Dans la foulée, le même regret a été exprimé par Villes de France, qui représente les villes de 10.000 a? 100.000 habitants et leurs intercommunalite?s. L'association souligne que les commerçants de centre-ville ont "parfaitement respecte? les protocolaires sanitaires, tre?s stricts, qui leur e?taient impose?s" et "sont pre?ts a? en faire encore davantage si cela e?tait ne?cessaire". Villes de France craint que "le bouleversement culturel a? long terme que vont impliquer les changements d’habitudes" n'éloigne les consommateurs "des commerces de proximite? que le programme Action cœur de ville, lance? il y a deux ans, avait permis de dynamiser". D'où, là encore, un appel pour que le gouvernement "révise sa position". Villes de France "affiche sa disponibilite? pour trouver des solutions permettant, soit de rouvrir ces activite?s essentielles, soit a minima que les rayons des produits 'non essentiels' des grandes et moyennes surfaces soient ferme?s".

C'est d'ailleurs ce qui s'est passé vendredi soir sur un créneau particulier, celui du livre et autres produits culturels.

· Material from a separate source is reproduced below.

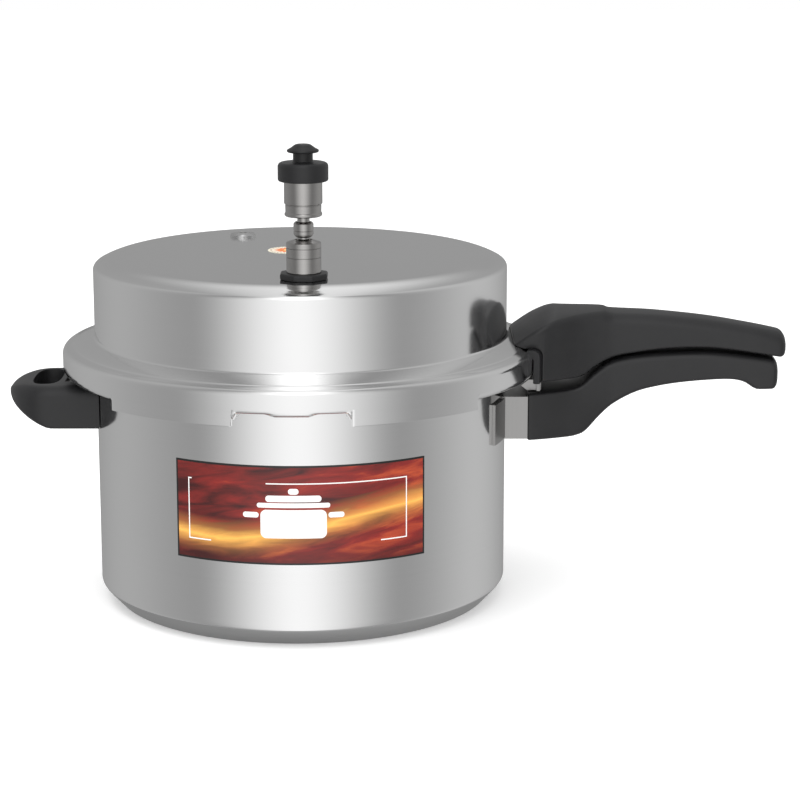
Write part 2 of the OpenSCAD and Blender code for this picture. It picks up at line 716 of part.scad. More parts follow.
module weight_cap() {
    r = cap_d / 2;
    stem_r = 5.8;
    k = knob_d / 2;
    color("#232324") at_vent() rotate_extrude() polygon(concat(
        [[stud_r + fit, weight_top + 3], [stud_r + fit, weight_top + 2], [well(), weight_top + 2],
            [well(), weight_top], [r - 1.4, weight_top]],
        arc(r - 1.4, weight_top + 1.4, 1.4, -90, 0, 4),
        arc(r - 2.4, cap_top - 2.4, 2.4, 0, 78, 5),
        [[stem_r, cap_top], [stem_r, stem_top], [k - 1.2, stem_top]],
        arc(k - 0.9, stem_top + 0.9, 0.9, -90, 40, 5),
        [[k * 0.62, knob_top - 0.8], [k * 0.43, knob_top], [0, knob_top],
            [0, knob_top - 3], [stud_r + fit, knob_top - 3]]));
}

function well() = needle_head_r + touch;

module weight_stud() {
    color("silver") at_vent() {
        translate([0, 0, weight_top - 2.4]) cylinder(r = well() - fit, h = 2.4 + 1.9);
        translate([0, 0, weight_top + 1]) cylinder(r = stud_r, h = knob_top - 3.3 - weight_top - 1);
    }
}

// ---- Fusible safety plug, standing at the plug's place ----

plug_stem_r = 4;
alloy_r = 2.2;

module at_plug() {
    translate([plug_x, plug_y, 0]) children();
}

module safety_plug() {
    low = lid_under - washer_t - 4.5;
    r = plug_d / 2;
    color("silver") at_plug() rotate_extrude() polygon([
        [alloy_r + fit, low], [plug_stem_r, low], [plug_stem_r, lid_top], [r, lid_top],
        [r, lid_top + 1.1], [r - 0.8, lid_top + 1.9], [alloy_r + 1.4, lid_top + 2.4],
        [alloy_r + fit, lid_top + 2.2]]);
}

module fusible_alloy() {
    low = lid_under - washer_t - 4.3;
    color("darkgray") at_plug() rotate_extrude() polygon([
        [0, low], [alloy_r, low], [alloy_r, lid_top + 1.9], [0, lid_top + 2.3]]);
}

module safety_plug_washer() {
    color("dimgray") at_plug() ring(plug_stem_r + fit, 8, lid_under - washer_t, lid_under);
}

module safety_plug_nut() {
    color("silver") at_plug() translate([0, 0, lid_under - washer_t - 4])
        hex_nut(13, 4, plug_stem_r + fit);
}

module lid_sticker() {
    color("orange") translate([-7.5, 12, lid_top]) cylinder(r = sticker_d / 2, h = label_t);
}

pot_body();
pot_bracket();
pot_bracket_rivets();
pot_handle();
pot_handle_screw();
helper_bracket();
helper_bracket_rivets();
helper_handle();
helper_handle_screw();
body_label();
lid_shell();
gasket();
lid_bracket();
lid_bracket_rivets();
lid_handle();
lid_handle_collar();
lid_handle_screws();
vent_pipe();
vent_housing();
vent_base_nut();
vent_washer();
vent_lock_nut();
safety_plug();
fusible_alloy();
safety_plug_nut();
safety_plug_washer();
lid_sticker();
valve_needle();
weight_sleeve();
weight_cap();
weight_stud();
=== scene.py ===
import math

import bmesh
import bpy
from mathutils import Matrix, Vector


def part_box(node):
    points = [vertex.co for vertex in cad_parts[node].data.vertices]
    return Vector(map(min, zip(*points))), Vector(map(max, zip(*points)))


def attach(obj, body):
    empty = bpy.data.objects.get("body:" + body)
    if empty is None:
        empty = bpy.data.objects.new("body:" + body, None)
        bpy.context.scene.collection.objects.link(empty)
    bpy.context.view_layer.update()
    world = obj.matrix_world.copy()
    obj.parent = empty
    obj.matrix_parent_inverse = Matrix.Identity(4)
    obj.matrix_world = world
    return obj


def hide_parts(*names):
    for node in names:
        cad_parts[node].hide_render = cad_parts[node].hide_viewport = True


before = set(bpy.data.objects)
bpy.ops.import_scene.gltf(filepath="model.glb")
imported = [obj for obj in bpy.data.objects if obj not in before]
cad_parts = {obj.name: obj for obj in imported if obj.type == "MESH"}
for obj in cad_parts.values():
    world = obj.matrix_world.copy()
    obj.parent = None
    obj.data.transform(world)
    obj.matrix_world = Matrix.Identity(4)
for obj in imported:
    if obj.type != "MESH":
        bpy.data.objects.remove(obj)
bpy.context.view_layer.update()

mm = 0.001

print("frame loaded:", len(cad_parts), "nodes")


def box(node):
    low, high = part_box(node)
    return low / mm, high / mm


# Sizes in millimetres, read off the frame
labelStands = 0.25              # the label's outside, from the wall
lidHigh = box("lid_shell")[1]
wallR = -box("body_label")[0].y - labelStands     # outside of the pot wall
rimZ = box("pot_body")[1].z     # top of the rim
crownZ = lidHigh.z              # top of the lid
skirtR = lidHigh.x              # outside of the lid's skirt
ventX = (box("vent_housing")[0].x + box("vent_housing")[1].x) / 2
ventY = (box("vent_housing")[0].y + box("vent_housing")[1].y) / 2


def deselectAll():
    if bpy.context.mode != "OBJECT":
        bpy.ops.object.mode_set(mode="OBJECT")
    bpy.ops.object.select_all(action="DESELECT")


def pick(piece):
    deselectAll()
    piece.select_set(True)
    bpy.context.view_layer.objects.active = piece


def settle(piece, name):
    # the finished piece sits at the origin, with its place in its mesh
    pick(piece)
    piece.name = name
    piece.data.name = name
    bpy.ops.object.transform_apply(location=True, rotation=True, scale=True)
    return piece


def smooth(piece, angle=32):
    pick(piece)
    bpy.ops.object.shade_smooth_by_angle(angle=math.radians(angle))


def softEdges(piece, width, segments=2, angle=40):
    pick(piece)
    bevel = piece.modifiers.new("edges", "BEVEL")
    bevel.width = width * mm
    bevel.segments = segments
    bevel.limit_method = "ANGLE"
    bevel.angle_limit = math.radians(angle)
    bevel.harden_normals = False
    bpy.ops.object.modifier_apply(modifier=bevel.name)


def cut(piece, cutter):
    pick(piece)
    trim = piece.modifiers.new("trim", "BOOLEAN")
    trim.operation = "DIFFERENCE"
    trim.solver = "EXACT"
    trim.object = cutter
    bpy.ops.object.modifier_apply(modifier=trim.name)
    bpy.data.objects.remove(cutter)


def joined(pieces, name):
    pick(pieces[0])
    for other in pieces[1:]:
        other.select_set(True)
    bpy.ops.object.join()
    return settle(pieces[0], name)


def arcPoints(x, z, r, start, end, count=8):
    angles = [math.radians(start + (end - start) * i / count) for i in range(count + 1)]
    return [(x + r * math.cos(a), z + r * math.sin(a)) for a in angles]


def smoothCurve(points, steps=8):
    # an even curve through the points
    out = []
    last = len(points) - 1
    for i in range(last):
        a, b, c, d = (Vector(points[min(max(k, 0), last)]) for k in (i - 1, i, i + 1, i + 2))
        for s in range(steps):
            t = s / steps
            out.append(0.5 * (2 * b + (c - a) * t + (2 * a - 5 * b + 4 * c - d) * t * t
                              + (3 * b - a - 3 * c + d) * t ** 3))
    out.append(Vector(points[last]))
    return out


def heightAt(curve, x):
    if x <= curve[0].x:
        return curve[0].y
    for a, b in zip(curve, curve[1:]):
        if x <= b.x:
            return a.y + (b.y - a.y) * (x - a.x) / max(b.x - a.x, 1e-9)
    return curve[-1].y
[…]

On avait appris que le groupe Fnac-Darty resterait ouvert. Ouverture initialement justifiée par la présence de ses rayons informatique et téléphonie (jugés "de première nécessité", surtout par temps de télétravail...). Incompréhension de la part des libraires. Le groupe faisait alors savoir dans la journée qu'il fermerait ses rayons culture pour les quinze prochains jours, "dans un souci de responsabilité". Et c'est ensuite le gouvernement qui a annoncé que tous les rayons livres et culture des grandes surfaces alimentaires et spécialisées seraient "momentanément fermés", par "souci d'équité entre grandes surfaces et les librairies indépendantes". Ceci après que les ministres Bruno Le Maire et Roselyne Bachelot-Narquin ont réuni en conférence téléphonique les principaux représentants de la filière du livre et de la grande distribution.

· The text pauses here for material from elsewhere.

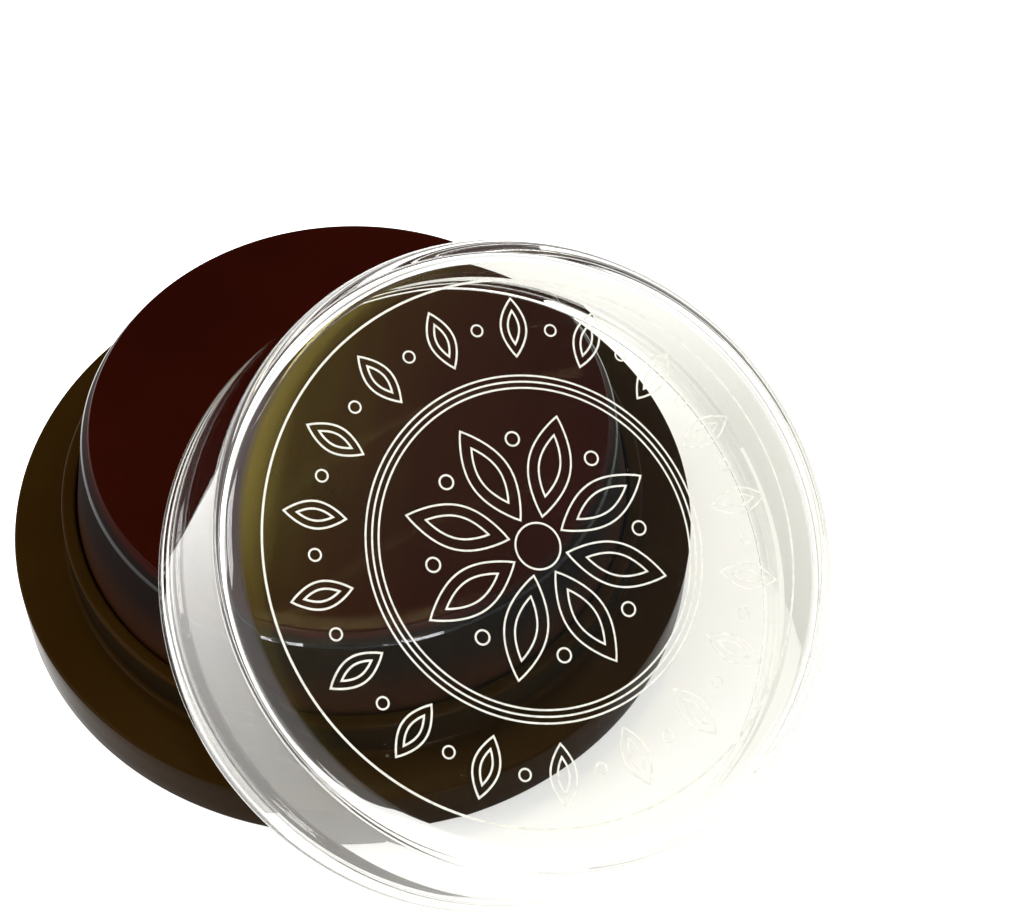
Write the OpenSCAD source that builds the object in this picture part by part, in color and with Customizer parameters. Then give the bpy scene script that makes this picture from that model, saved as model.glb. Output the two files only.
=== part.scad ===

Les deux ministres rappellent dans un communiqué que concernant les librairies, "le système de click and collect est possible et sera encouragé par des aides spécifiques". Et qu'ils réuniront "la semaine prochaine l'ensemble des acteurs de la filière du livre pour étudier avec eux les modalités d'une éventuelle réouverture des librairies, dans la perspective du point d'étape fixé par le président de la République".
La décision a à son tour suscité de nouvelles réactions, d'aucuns jugeant le remède pire que le mal - autrement dit qu'in fine, Amazon raflerait doublement la mise...

Vague d'arrêtés municipaux aussitôt retoqués

Pendant ce temps, toujours vendredi, on apprenait au fil de l'eau que plusieurs maires, de Perpignan à Chalon-sur-Saône en passant par Brive ou Aubusson, avaient pris des arrêtés municipaux autorisant l'ouverture des commerces non alimentaires de leur ville. En toute logique, plusieurs préfectures, comme celles de la Manche ou de Saône-et-Loire, ont très vite demandé aux maires en question de retirer leur arrêté "illégal" car en contradiction avec le décret régissant le reconfinement.
Selon Gilles Platret, le maire de Chalon-sur-Saône, "l'accumulation de clientèle, notamment aux caisses", dans les supermarchés et hypermarchés, où se vendent également des produits non essentiels, "va automatiquement générer une situation de nature à encourager la propagation de l'épidémie, là où il faut au contraire tout mettre en oeuvre pour la ralentir". "Des clients pouvant librement accéder à l'ensemble des petits commerces de la ville seront moins susceptibles de se contaminer", argumente-t-il.
Le maire d'Aubusson, Michel Moine, conteste, lui, "que la charge de la responsabilité de l'épidémie soit à ce point supportée par le commerce de proximité" : "Je ne peux me résoudre à l'éventualité qu'une ville comme Aubusson perde, en fin de confinement, la moitié ou plus de ses commerces", écrit l'élu de cette sous-préfecture (6.000 habitants) de la Creuse.
Le maire de Migennes (7.000 habitants, Yonne), François Boucher, est apparemment l'un des premiers à avoir pris une telle initiative. En dénonçant lui aussi une "rupture d'égalité de traitement". Le préfet de l'Yonne lui a demandé de "retirer son arrêté", rappelant dans un communiqué qu'un maire ne peut pas "prescrire par arrêté municipal des règles contraires à un texte de portée générale, pris par le gouvernement qui s'applique à l'ensemble du territoire".
Des démarches identiques ont par exemple été entreprises à Fresnay-sur-Sarthe (3.000 habitants), Barneville-Carteret (Manche, 2.500 habitants), Décize (Nièvre, 5.000 habitants) ou Malemort-sur-Corrèze (7.500 habitants). Dans des termes d'ailleurs généralement identiques pour chacun des arrêtés, comme si un "modèle" prêt à l'emploi avait circulé.